Key uncertainties: Is this action relevant now? Is there any way one can feasibly prepare now?

Education, Review, and Information Material

What is it:If timelines are short and the world will become much more aware of the possibility of transformative AI, then many key decision-makers will need to quickly familiarize themselves with alignment and AI existential safety questions and develop a really good understanding. For that, there needs to be a really good source for summaries and literature reviews.

What to do: In contrast, to the other work areas we outlined in this post, there already exists more work in this area: YouTube videos on the risks, policy reports for governments, explainers, intro talks for various audiences, literature reviews, e.g., on AI timelines.

Such work could be expanded, improved, and professionalized. For instance, reviews on topics such as takeoff dynamics, alignment challenges, development timelines, and alignment strategies, ranging from a quick read to an in-depth analysis, are useful.

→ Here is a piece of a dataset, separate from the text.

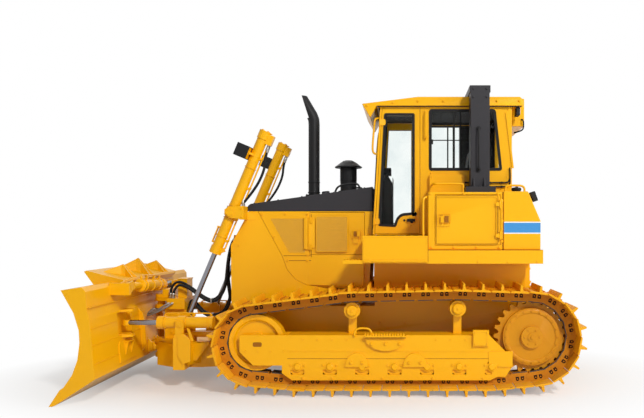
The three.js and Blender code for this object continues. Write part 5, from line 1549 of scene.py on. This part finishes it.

Why is it impactful: Such resources play a crucial role in shaping key decision-making processes and public opinion. Given the multiplicity of threat models, the speculativeness and inherent uncertainty in AI development, and the political incentives for simplification and polarisation, good information material and education material might be even more important than for other problem areas.

Key uncertainties: For videos, reports, and other high-quality or wide-reaching mediums, we usually have some winner-takes-all dynamics where only the best material is useful. This should have some implications for who and how people should work on this and what should be done. Even if winner-take-all dynamics exist, it may be unclear ex-ante who the “winners” will be, so investing in many projects might still be useful.

Crowdedness: it seems like this work has expanded a lot in the last 6 months. It’s not clear how many low-hanging fruits there will be in the future.